The class seeks to be useful to students with different academic backgrounds and interests. The readings, writing assignments, and discussions focus on problems that all of us—not just commanders and historians—face in our daily lives: how to make sense of complex, conflicting information and how to balance competing ethical obligations. By providing students with perspective on these issues, the course aims to remain valuable to them long after they graduate from college, regardless of what career they pursue.

T/TH 9:35 am – 10:55 am
Professor Riley
GEN ED: G (Global Studies) 

Latin America is a culturally rich and diverse region. Its complex and fascinating history is the product of different worlds and cultures coming together in the sixteenth century. In this course we will analyze this encounter and its consequences by examining the experiences of three cultural groups: Indigenous Americans, Africans, and Europeans.

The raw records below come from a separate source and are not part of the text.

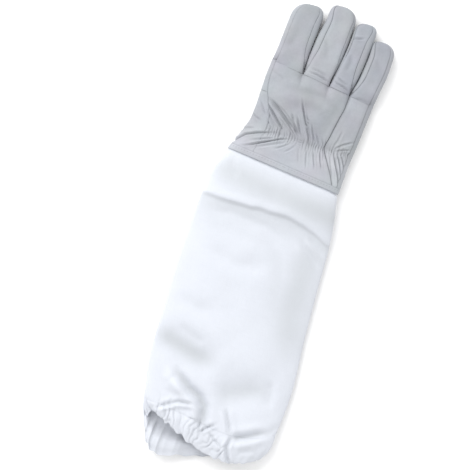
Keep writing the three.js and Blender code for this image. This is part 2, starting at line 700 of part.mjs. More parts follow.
// A point on the sleeve: along from the leather's hem to the mouth; below 0 it laps inside the hem.
function sleevePoint(along, angle, inset) {
  const row = readTable(SLEEVE_ROWS, along);
  const hem = handRow(Math.max(0, -along * SLEEVE_LENGTH / HAND_LENGTH));
  const tuck = (1 - ease(0, 0.012, along)) * (HEM_WALL + LAP_GAP);
  const open = ease(-0.01, 0.1, along);
  const left = lerp(hem.left.x, row.left * SLEEVE_WIDTH, open);
  const right = lerp(hem.right.x, row.right * SLEEVE_WIDTH, open);
  const height = lerp(hem.height, row.height * SLEEVE_HEIGHT, open);
  const slant = HEM_SLANT * (1 - ease(0, 0.2, along)) + MOUTH_SLANT * ease(0.78, 1, along);
  const depth = inset + tuck;
  const across = signedPower(Math.cos(angle), 2 / lerp(HAND_SQUARE, SLEEVE_SQUARE, open));
  const up = signedPower(Math.sin(angle), 2 / lerp(HAND_SQUARE, SLEEVE_SQUARE, open));
  const x = (left + right) / 2 + across * ((right - left) / 2 - depth);
  const bulge = MOUTH_BULGE * ease(0.6, 1, along) * (1 - across * across) * (1 + across / 2);
  const lip = up < 0 ? MOUTH_LIP * ease(0.9, 1, along) * hump(across + 0.25, 0.6) * -up : 0;
  const y = -SLEEVE_LENGTH * along - slant * across / 2 - bulge - lip;
  const edge = lerp(HAND_EDGE, SLEEVE_EDGE, open) * height;
  const top = height - edge + (along > 0 ? sleeveDents(x, along) : 0);
  return new THREE.Vector3(x, y, up > 0 ? edge + up * (top - depth) : edge - pressed(-up) * (edge - depth));
}

// Where the casing begins: it is short at the thumb side, where it is drawn in most.
const CASING_NARROW = 0.65;
function casingStart(angle) {
  const towardsThumb = Math.max(0, -Math.cos(angle));
  return 1 - CASING_LENGTH * (1 - CASING_NARROW * towardsThumb ** 2) / SLEEVE_LENGTH;
}

function sleeve() {
  const sheet = new Sheet();
  const columns = RING_COLUMNS;
  const lap = SLEEVE_LAP / SLEEVE_LENGTH;
  const nearHem = [0, 0.014, 0.05, 0.1, 0.155, 0.167, 0.18];
  const rows = [...nearHem, 0.24, 0.32, 0.41, 0.5, 0.59, 0.68, 0.76, 0.83, 0.89, 0.95, 1];
  let previous = sheet.addRing(columns, (share) => wall(
    (inset) => sleevePoint(-lap, 2 * HALF_TURN * share, inset), COTTON_WALL));
  const ring = (place) => sheet.addRing(columns, (share) => {
    const angle = 2 * HALF_TURN * share;
    const end = casingStart(angle) - SEAM_GAP / SLEEVE_LENGTH;
    return wall((inset) => sleevePoint(place * end, angle, inset), COTTON_WALL);
  });
  for (const place of rows) {
    const row = ring(place);
    sheet.join(row, previous);
    previous = row;
  }
  return sheet.mesh('sleeve', COTTON);
}

// The gathered casing at the arm end: pleats sink inwards and fade towards the sleeve.
function cuffCasing() {
  const sheet = new Sheet();
  const columns = 4 * PLEATS;
  const rows = 2;
  let previous = null;
  for (let step = 0; step <= rows; step += 1) {
    const share = step / rows;
    const row = sheet.addRing(columns, (turn) => {
      const angle = 2 * HALF_TURN * turn;
      const along = lerp(casingStart(angle), 1, share);
      const pleat = PLEAT_DEPTH * (0.3 + 0.7 * share) * (1 + Math.cos(PLEATS * angle)) / 2;
      return wall((inset) => sleevePoint(along, angle, inset + pleat), COTTON_WALL);
    });
    if (previous) sheet.join(row, previous);
    previous = row;
  }
  return sheet.mesh('cuff_casing', COTTON);
}

const pieces = new THREE.Group();
pieces.add(backPanel(), sidePanel(), palmPanel(), thumbFront(), thumbBack());
pieces.add(leatherHem(), sleeve(), cuffCasing());
FINGERS.forEach((_, index) => pieces.add(fingerBack(index)));
FINGERS.slice(1).forEach((_, index) => pieces.add(fourchette(index)));

// The origin is on the floor below the middle of the whole glove.
const box = new THREE.Box3().setFromObject(pieces);
const middle = box.getCenter(new THREE.Vector3());
pieces.position.set(-middle.x, -middle.y, -box.min.z);

const glove = new THREE.Group();
glove.add(pieces);

export default glove;
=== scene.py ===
"""A beekeeping glove for the right hand, lying palm down: its leather, cotton, seams, folds and gathers.

Lengths are millimetres in the glove's own frame: X runs towards the little finger, Y towards the fingertips
from the middle of the leather's hem, and Z up from the floor. Meshes are made in metres in the CAD's frame.
"""

import logging
import math
from collections.abc import Callable
from dataclasses import dataclass, field
from enum import Enum

import bmesh
import bpy
import numpy as np
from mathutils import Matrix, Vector


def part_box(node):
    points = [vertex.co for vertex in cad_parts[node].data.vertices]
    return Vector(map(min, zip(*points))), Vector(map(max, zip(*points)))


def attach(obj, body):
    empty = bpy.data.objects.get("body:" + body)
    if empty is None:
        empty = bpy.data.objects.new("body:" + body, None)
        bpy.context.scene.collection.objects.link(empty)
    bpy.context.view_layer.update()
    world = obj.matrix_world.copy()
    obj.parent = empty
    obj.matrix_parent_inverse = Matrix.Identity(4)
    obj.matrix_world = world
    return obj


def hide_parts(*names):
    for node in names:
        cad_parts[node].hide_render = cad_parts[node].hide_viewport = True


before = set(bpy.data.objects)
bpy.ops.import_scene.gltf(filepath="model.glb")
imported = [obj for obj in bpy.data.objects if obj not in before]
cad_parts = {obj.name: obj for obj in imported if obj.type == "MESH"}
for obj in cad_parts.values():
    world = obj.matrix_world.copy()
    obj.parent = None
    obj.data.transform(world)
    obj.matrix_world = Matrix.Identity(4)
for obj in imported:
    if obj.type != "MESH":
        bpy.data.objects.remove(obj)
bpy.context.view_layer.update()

LOG = logging.getLogger("glove")
METRES = 0.001
HALF_TURN = math.pi
QUARTER_TURN = math.pi / 2
FULL_TURN = 2 * math.pi

Array = np.ndarray
Socket = bpy.types.NodeSocket
Surface = Callable[[Array, Array, Array], Array]
Relief = Callable[[Array, Array], Array]


def lerp(start: Array, end: Array, share: Array) -> Array:
    """Value at a share of the way from start to end."""
    return start + (end - start) * share


def smooth(share: Array) -> Array:
    """Eases a share: it leaves 0 and reaches 1 with no slope."""
    return share * share * (3 - 2 * share)


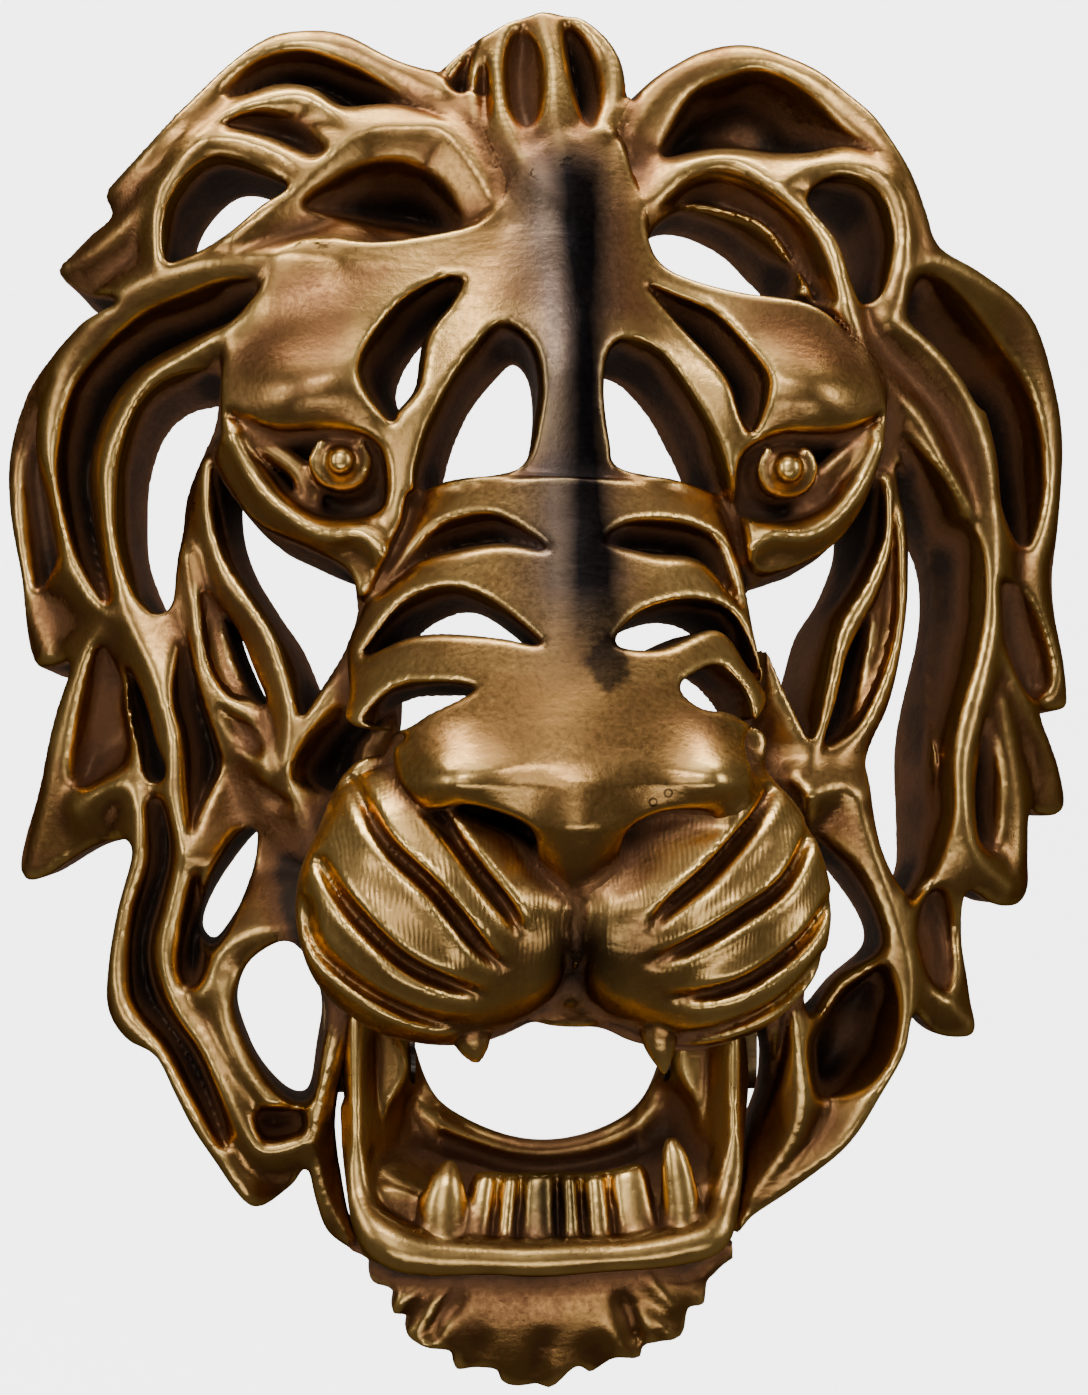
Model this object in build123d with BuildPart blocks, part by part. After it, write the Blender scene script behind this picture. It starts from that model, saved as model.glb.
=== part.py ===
from build123d import *
import os

os.makedirs("parts", exist_ok=True)

# Openwork lion-head door knocker. Millimetres, +Z up, the door is the plane Y = 0 and the face
# looks toward -Y. The origin is the middle of the two door bolts, on the door.

# ---- driving dimensions ----
WALL_DEPTH = 22.0          # how far the cast ribs run back from their front edge
MANE_APEX = 66.0           # front of the mane envelope at its middle, from the door
FACE_APEX = 74.0           # front of the face envelope at its middle
SIDE_RADIUS = 147.0        # curvature of the head from side to side
TALL_RADIUS = 280.0        # curvature of the head from top to bottom
HEAD_MID_Z = -23.0         # middle of the head's height
DOOR_GAP = 2.0             # ribs stay this far off the door
ENVELOPE_LENGTH = 400.0    # envelope cylinders reach past the head

BOLT_SPACING = 128.0       # the two door bolts, one above the other
POST_RADIUS = 7.0
BOLT_HOLE_RADIUS = 3.4     # tapping size for M8
BOLT_HOLE_DEPTH = 25.0

JAW_X = -3.0               # middle of the jaw
JAW_HALF_WIDTH = 36.0      # to the outside of the arms
ARM_THICKNESS = 8.0
PIVOT_Y = -44.0
PIVOT_Z = -97.0
ARM_RADIUS = 8.5           # round top of each arm
SHOULDER_RADIUS = 3.0      # pivot screw shoulder
RUNNING_GAP = 0.05         # shoulder in bush, radial
BUSH_RADIUS = 4.5
THREAD_RADIUS = 2.5
LUG_THICKNESS = 6.0
WASHER_THICKNESS = 1.2
SIDE_GAP = 0.4             # sideways play of the jaw
HEAD_RADIUS = 5.0
HEAD_THICKNESS = 2.4

CHIN_BACK_Y = -42.0
CHIN_FRONT_Y = -64.0
STRIKE_Z = -147.0
STRIKE_FACE_Y = -12.0      # where the button meets the plate
STRIKE_GAP = 0.3
BUTTON_RADIUS = 7.0

PAD_X = 25.5
PAD_Y = -72.0
PAD_Z = -63.5
PAD_RADIUS = 27.0
PAD_DEPTH = 29.0
PAD_WALL = 5.0


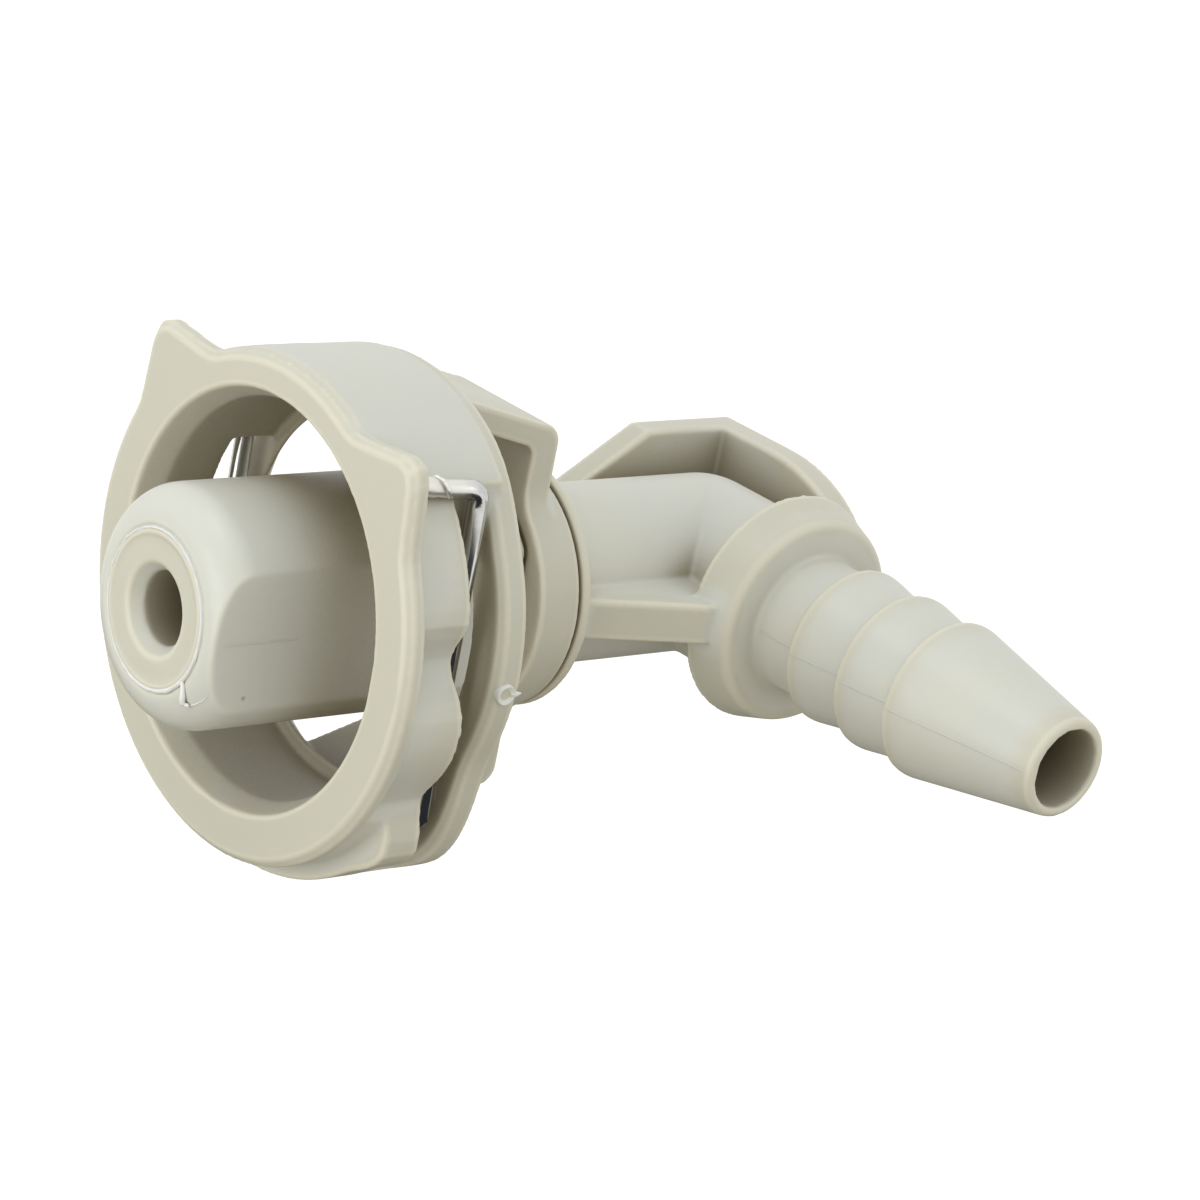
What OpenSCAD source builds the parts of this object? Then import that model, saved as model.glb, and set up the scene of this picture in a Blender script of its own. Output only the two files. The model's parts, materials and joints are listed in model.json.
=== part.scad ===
// Tank hose connector: an elbowed quick connector with a swivelling latch cage.
// The probe lies along X with its nose at -X, and the hose barb leaves along -Y.
// The origin is on the probe's axis, in the plane of the latch ring's front face.

/* [Probe] */
// Radius of the probe that plugs into the tank's valve
probe_r = 7.9; // [7:0.1:9]
// How far the nose stands in front of the latch ring
nose_reach = 6.85; // [4:0.05:12]
// Radius of the rounding round the nose
nose_round = 2.6; // [1:0.1:2.7]
// Distance from the axis to the keying flat on the barb's side of the probe
flat_dist = 6.4; // [6:0.1:6.8]
// Radius of the tube that runs through the probe and is welded flush at the nose
tube_r = 5.15; // [4.6:0.05:5.2]
// Radius of the outlet in the nose
nose_bore_r = 2.4; // [1.5:0.1:2.8]
// Width of the countersink round the outlet
nose_sink = 0.65; // [0.1:0.05:0.8]
// Depth of the countersink
nose_sink_depth = 0.9; // [0.3:0.1:2]
// Width of the raised weld bead on the nose
bead_w = 0.4; // [0.2:0.05:0.6]
// Height of the weld bead
bead_h = 0.15; // [0.05:0.05:0.3]
// Width of the weld bead's sloped sides
bead_side = 0.12; // [0.05:0.01:0.15]

/* [Elbow] */
// Radius of the pipe between the cage and the elbow
pipe_r = 6.15; // [5.6:0.05:6.5]
// Radius of the flow bore behind the nose
flow_r = 2.7; // [2:0.1:3.2]
// Radius of the shoulder behind the cage
shoulder_r = 8.6; // [7.8:0.1:9]
// Thickness of the shoulder's rim
shoulder_t = 0.7; // [0.5:0.1:1.5]
// Width of the bevel on the shoulder's front edge
shoulder_edge = 0.15; // [0.05:0.05:0.3]
// Length of the cone from the shoulder to the pipe
shoulder_cone = 0.9; // [0.4:0.1:2]
// Distance from the latch ring's front face to the barb's axis
elbow_x = 38.7; // [36:0.1:46]
// Thickness of the gusset in the elbow's inner corner
gusset_t = 2.8; // [1.6:0.1:4]
// Height of the gusset on the pipe where it starts behind the shoulder
gusset_low = 1.6; // [0.6:0.1:3]
// Height of the gusset on the pipe where it meets the barb's flange
gusset_high = 4.45; // [3:0.05:6]

/* [Push pad] */
// Thickness of the pad's two walls
pad_t = 2.2; // [1.4:0.1:3]
// Half-height of the pad
pad_h = 7.5; // [6.6:0.1:9]
// How deep the pad's walls are sunk into the pipe
pad_sink = 0.2; // [0.1:0.05:0.5]
// Length of the pad's side wall in front of the barb's axis
pad_reach = 7.7; // [5:0.1:10]
// Length of the pad's sloped shoulder
pad_slope = 6.6; // [3:0.1:8]
// Half-height of the pad's side wall at its front end
pad_front_h = 3.2; // [2:0.1:5]
// Distance before the pipe's axis at which the rear wall starts to round down
pad_turn = 1; // [0:0.1:4]
// Length over which the rear wall would round down to nothing
pad_round = 10.3; // [9.8:0.1:12]

/* [Barb] */
// Radius of the stop flange at its back face
stop_r = 8.2; // [7:0.1:9]
// Radius of the stop flange at its front rim
stop_front_r = 7.4; // [6.5:0.1:7.8]
// Distance from the probe's axis to the stop flange's back face
stop_y = 8.7; // [8:0.1:10]
// Thickness of the stop flange
stop_t = 3.1; // [2:0.1:4]
// Radius of the rounding on the stop flange's front rim
stop_round = 0.8; // [0.3:0.1:1.2]
// Radius of the barb's stem
stem_r = 4.75; // [4.2:0.05:5]
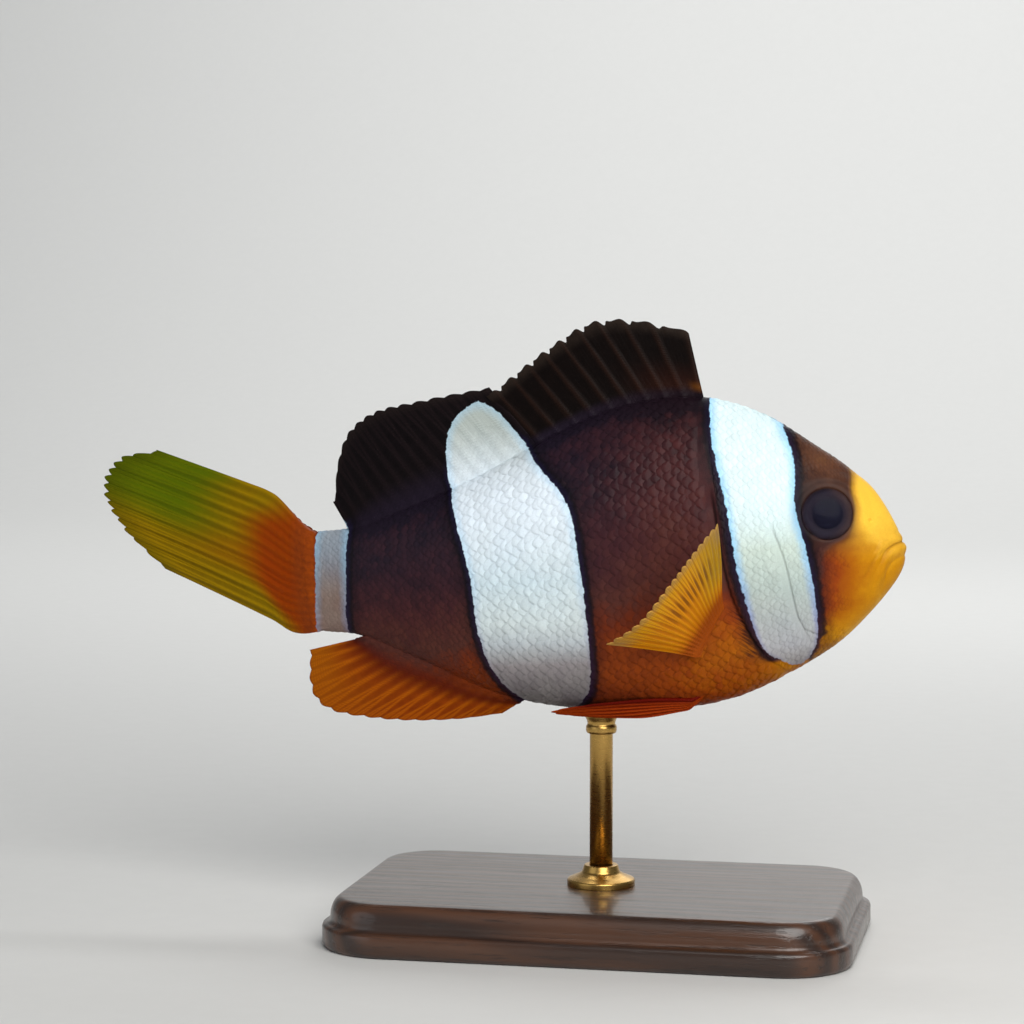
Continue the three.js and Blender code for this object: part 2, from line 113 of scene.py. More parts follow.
FACE_EDGE = ((-14, 13), (-11, 11.2), (-5, 10.9), (-2.2, 10.6), (-0.3, 10.2), (0.9, 9), (1.9, 7.0), (5, 5.8))
FACE_EDGE += ((7.5, 6.1), (10, 6.3), (14, 8.6))

MOUTH = ((-1, 0.5), (0, 0.5), (1.4, 0.1), (2.3, -0.6), (2.9, -1.5), (4.0, -3.3), (4.6, -4.6))  # place: height

# Warmth of the ground colour: 0 is dark brown, then red and orange, and 1 is yellow.
FACE_WARMTH = ((-14, 0.9), (-8, 0.86), (-3, 0.81), (0, 0.86), (3, 0.94), (6, 1))  # by height
FACE_RISE = ((-1, 0), (0, 0.12), (1.2, 0.42), (2.4, 0.6), (4.5, 0.82), (7.5, 1))  # by distance past its edge
TRUNK_RISE = ((16, 3), (24, 1.5), (34, 0), (44, 0), (54, 2.6), (64, 5.8), (79, 4))  # place: change of level
TRUNK_WARMTH = ((-19, 0.32), (-17, 0.36), (-15, 0.43), (-12, 0.43), (-8, 0.35), (-4, 0.22), (1, 0.13))
TRUNK_WARMTH += ((7, 0.07), (14, 0.03))
PECTORAL_WARMTH, TAIL_ROOT_WARMTH = 0.56, 0.48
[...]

Following a chronological order that starts with the conquest of the Americas by the Spaniards and Portuguese in the sixteenth century and ends with the breakdown of the Spanish empire in the early nineteenth century, the course will explore the ways in which different peoples and cultures interacted. We will study the lives and social roles of Indigenous, European, and African men and women in the context of the larger Iberian World. In doing so, we will attempt a deeper analysis on the social dynamics of Latin America in the past that will give us a better understanding of its present and future.

By Arrangement 

Independent reading under the supervision of a member of the department.